The astronauts 'appear' weightless because they ARE actually weightless. Have you ever seen pictures??...they' float' inside a space station and so does, say, a tool they release. Things maintain their relative positions inside...like in free fall because it IS freefall. Everything nearby floats because there are no net forces. An accelerometer shows no acceleration.
[In the context of General Relativity gravitation is space-time curvature and a body in free fall has no force acting on it as it moves along a geodesic...a particular type curve in spacetime.]
It should have appeared like this:
[The last sentence of the first paragraph should have been within the parenthesis as follows:
..The astronauts 'appear' weightless because they ARE actually weightless. Have you ever seen pictures??...they' float' inside a space station and so does, say, a tool they release. Things maintain their relative positions inside...like in free fall because it IS freefall.
[In the context of General Relativity gravitation is space-time curvature and a body in free fall has no force acting on it as it moves along a geodesic...a particular type curve in spacetime. Everything nearby floats because there are no net forces.
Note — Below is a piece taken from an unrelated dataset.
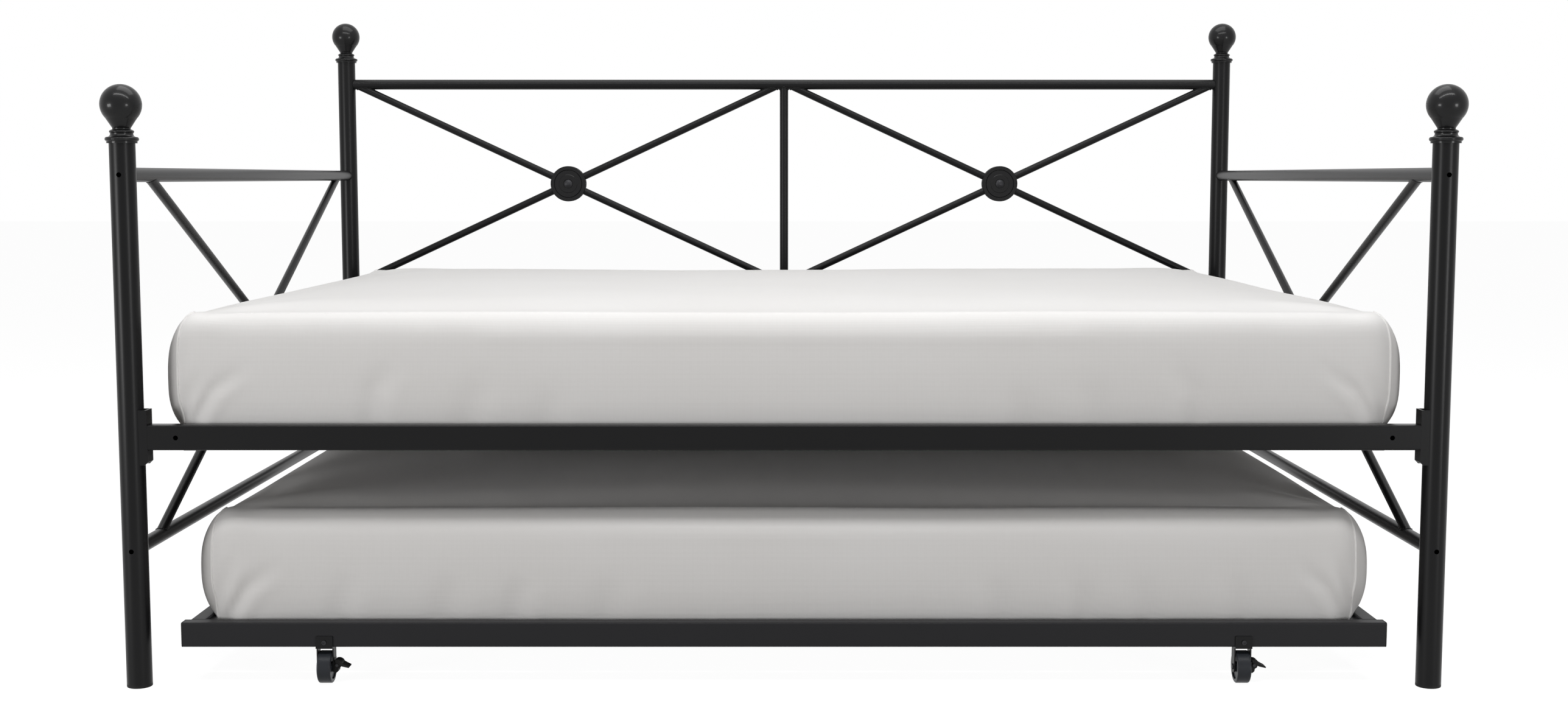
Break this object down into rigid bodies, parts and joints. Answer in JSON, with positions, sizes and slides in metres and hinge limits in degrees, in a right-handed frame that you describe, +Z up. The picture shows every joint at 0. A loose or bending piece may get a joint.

An accelerometer shows no acceleration. ]
The point [from GR not the Newtonian perspective] I was trying to make is briefly covered in the Wikipedia Link I posted:
Relativity
To a modern physicist working with Einstein's general theory of relativity, the situation is even more complicated than is suggested above. Einstein's theory suggests that it actually is valid to consider that objects in inertial motion (such as falling in an elevator, or in a parabola in an airplane, or orbiting a planet) can indeed be considered to experience a local loss of the gravitational field in their rest frame. Thus, in the point of view (or frame) of the astronaut or orbiting ship, there actually is nearly-zero proper acceleration (the acceleration felt locally), just as would be the case far out in space, away from any mass. It is thus valid to consider that most of the gravitational field in such situations is actually absent from the point of view of the falling observer...
http://en.wikipedia.org/wiki/Weightlessness#Relativity
and
... Accelerometers, can only detect g-force i.e. weight2 (= mass x proper acceleration) They cannot detect free fall.
I think the overall Wikipedia article is rather good.